* [Work to do]:
Repeat all of the data precisely.

------------------------------------------------------------

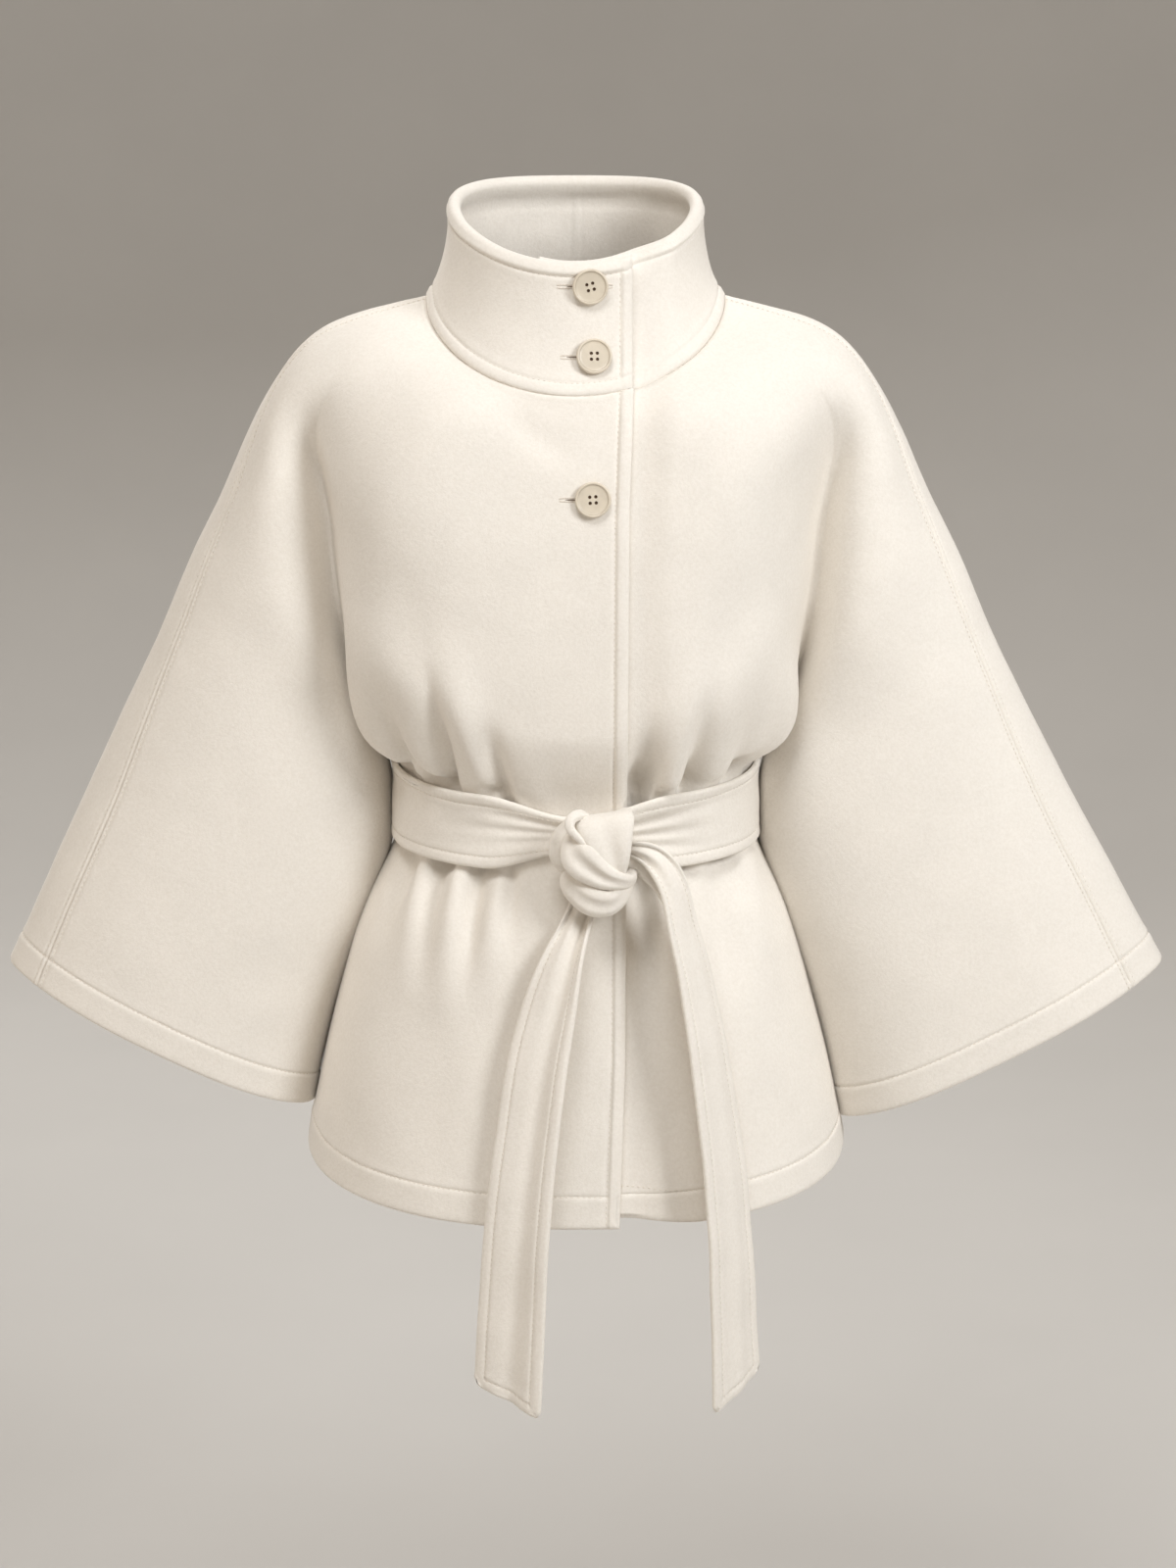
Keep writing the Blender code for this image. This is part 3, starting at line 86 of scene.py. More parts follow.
# How far along the quarter turn from the middle to the side each line of points starts.
NECK_START = {"middle": 0.0, "chest": 0.26, "breast": 0.48, "edge": 0.67, "valley": 0.78,
              "ridge": 0.86, "face": 0.93, "seam": 1.0}
NECK_START_BACK = (0.94, 0.86, 0.79, 0.71, 0.61, 0.44, 0.23, 0.0)
# How far the cloth's thickness tilts up out of the level at the neckline.
NECK_TILT_FRONT, NECK_TILT_SIDE = math.radians(22), math.radians(36)

# --- the front above the underarm
# Each row is a section that runs from the middle of the front, over the soft edge of the
# body, into the valley beside the sleeve, over the sleeve's front ridge and flat face, to
# the seam along the sleeve's top, and to the sleeve's outermost line just behind that seam.
# Columns are (outward, forward, height).
Upper = namedtuple("Upper", "name middle edge valley ridge face seam outer")
UPPER = (
    Upper("collarbone", (0, 11.3, -9.0), (12.4, 7.5, -4.7), (13.9, 5.7, -3.3),
          (14.6, 4.3, -2.4), (14.9, 2.8, -1.7), (15.0, 1.2, -1.15), (15.0, -0.8, -1.05)),
    Upper("shoulder", (0, 12.1, -13.0), (16.0, 7.2, -7.4), (17.3, 5.8, -5.8),
          (18.2, 4.8, -4.7), (18.7, 3.4, -3.7), (19.0, 1.6, -2.95), (19.1, -0.6, -2.9)),
    Upper("upper arm", (0, 12.6, -17.0), (17.4, 6.2, -11.0), (18.6, 4.8, -9.6),
          (19.9, 5.0, -8.7), (21.2, 4.2, -7.8), (22.1, 1.9, -7.3), (22.8, -0.3, -7.9)),
    Upper("chest", (0, 12.8, -21.0), (16.9, 6.1, -15.3), (18.0, 4.1, -14.4),
          (19.4, 5.2, -13.6), (21.9, 4.9, -12.8), (24.0, 2.1, -12.2), (25.3, -0.2, -13.2)),
    Upper("ribs", (0, 12.9, -25.0), (16.7, 6.0, -19.8), (17.5, 3.9, -19.2),
          (18.9, 5.2, -18.4), (22.6, 5.3, -17.6), (26.0, 2.2, -17.2), (27.7, -0.1, -18.1)),
    Upper("elbow", (0, 12.8, -28.8), (16.5, 5.8, -24.4), (16.8, 3.2, -24.2),
          (18.2, 4.9, -23.5), (23.0, 5.5, -22.6), (28.0, 2.3, -22.2), (29.8, -0.1, -22.8)),
)
# Backward reach and height of the middle of the back, one for each upper section.
BACK_MIDDLE = ((9.9, -3.6), (10.6, -8.0), (11.0, -12.4), (11.2, -16.8), (11.2, -21.2),
               (11.0, -25.8))
# The back follows the front: how much of the difference in height between the two middles
# each line of points takes, and its backward reach as a share of the forward one.
BACK_LIFT = {"edge": 0.25, "valley": 0.15, "ridge": 0.08, "face": 0.0}
BACK_REACH = {"edge": 0.95, "valley": 0.95, "ridge": 0.90, "face": 0.92}
FRONT_RAILS = ("middle", "chest", "breast", "edge", "valley", "ridge", "face", "seam")
CHEST_AT, BREAST_AT = 0.38, 0.72     # shares of the way out to the soft edge
CREASE_EASE = 1.6         # how slowly the rows fall towards the middle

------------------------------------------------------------

* [Correct answer]:
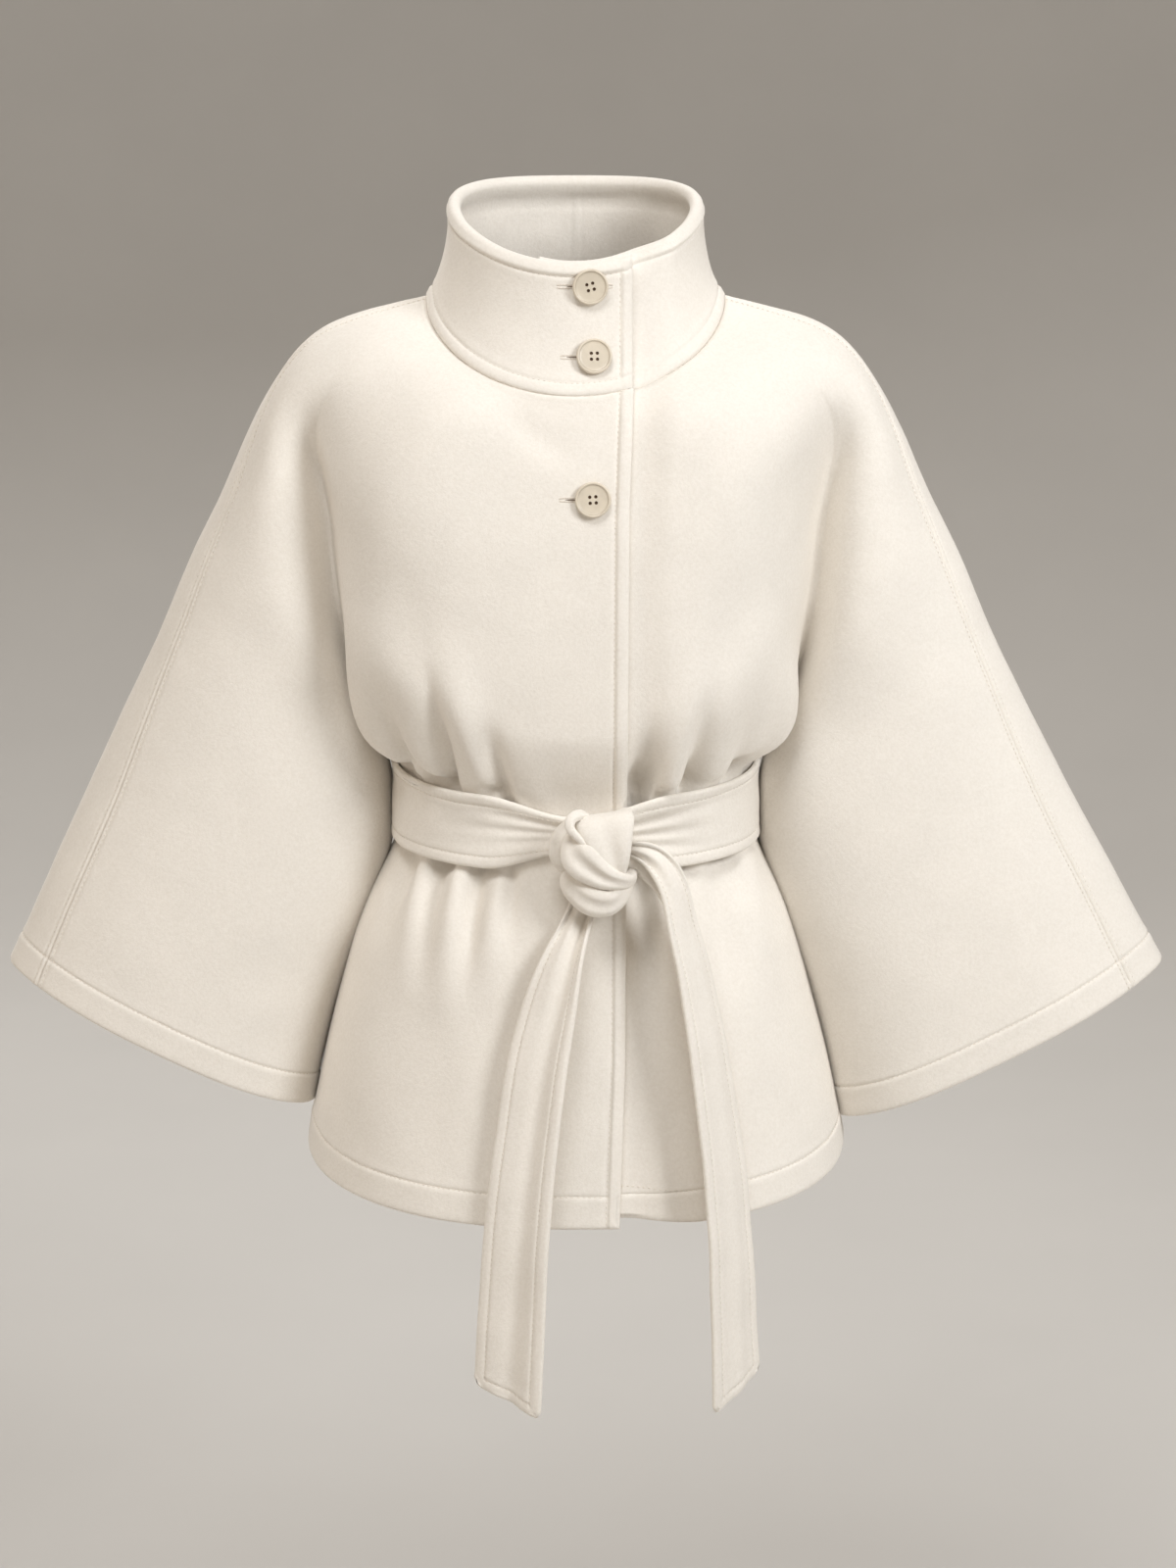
Keep writing the Blender code for this image. This is part 3, starting at line 86 of scene.py. More parts follow.
# How far along the quarter turn from the middle to the side each line of points starts.
NECK_START = {"middle": 0.0, "chest": 0.26, "breast": 0.48, "edge": 0.67, "valley": 0.78,
              "ridge": 0.86, "face": 0.93, "seam": 1.0}
NECK_START_BACK = (0.94, 0.86, 0.79, 0.71, 0.61, 0.44, 0.23, 0.0)
# How far the cloth's thickness tilts up out of the level at the neckline.
NECK_TILT_FRONT, NECK_TILT_SIDE = math.radians(22), math.radians(36)

# --- the front above the underarm
# Each row is a section that runs from the middle of the front, over the soft edge of the
# body, into the valley beside the sleeve, over the sleeve's front ridge and flat face, to
# the seam along the sleeve's top, and to the sleeve's outermost line just behind that seam.
# Columns are (outward, forward, height).
Upper = namedtuple("Upper", "name middle edge valley ridge face seam outer")
UPPER = (
    Upper("collarbone", (0, 11.3, -9.0), (12.4, 7.5, -4.7), (13.9, 5.7, -3.3),
          (14.6, 4.3, -2.4), (14.9, 2.8, -1.7), (15.0, 1.2, -1.15), (15.0, -0.8, -1.05)),
    Upper("shoulder", (0, 12.1, -13.0), (16.0, 7.2, -7.4), (17.3, 5.8, -5.8),
          (18.2, 4.8, -4.7), (18.7, 3.4, -3.7), (19.0, 1.6, -2.95), (19.1, -0.6, -2.9)),
    Upper("upper arm", (0, 12.6, -17.0), (17.4, 6.2, -11.0), (18.6, 4.8, -9.6),
          (19.9, 5.0, -8.7), (21.2, 4.2, -7.8), (22.1, 1.9, -7.3), (22.8, -0.3, -7.9)),
    Upper("chest", (0, 12.8, -21.0), (16.9, 6.1, -15.3), (18.0, 4.1, -14.4),
          (19.4, 5.2, -13.6), (21.9, 4.9, -12.8), (24.0, 2.1, -12.2), (25.3, -0.2, -13.2)),
    Upper("ribs", (0, 12.9, -25.0), (16.7, 6.0, -19.8), (17.5, 3.9, -19.2),
          (18.9, 5.2, -18.4), (22.6, 5.3, -17.6), (26.0, 2.2, -17.2), (27.7, -0.1, -18.1)),
    Upper("elbow", (0, 12.8, -28.8), (16.5, 5.8, -24.4), (16.8, 3.2, -24.2),
          (18.2, 4.9, -23.5), (23.0, 5.5, -22.6), (28.0, 2.3, -22.2), (29.8, -0.1, -22.8)),
)
# Backward reach and height of the middle of the back, one for each upper section.
BACK_MIDDLE = ((9.9, -3.6), (10.6, -8.0), (11.0, -12.4), (11.2, -16.8), (11.2, -21.2),
               (11.0, -25.8))
# The back follows the front: how much of the difference in height between the two middles
# each line of points takes, and its backward reach as a share of the forward one.
BACK_LIFT = {"edge": 0.25, "valley": 0.15, "ridge": 0.08, "face": 0.0}
BACK_REACH = {"edge": 0.95, "valley": 0.95, "ridge": 0.90, "face": 0.92}
FRONT_RAILS = ("middle", "chest", "breast", "edge", "valley", "ridge", "face", "seam")
CHEST_AT, BREAST_AT = 0.38, 0.72     # shares of the way out to the soft edge
CREASE_EASE = 1.6         # how slowly the rows fall towards the middle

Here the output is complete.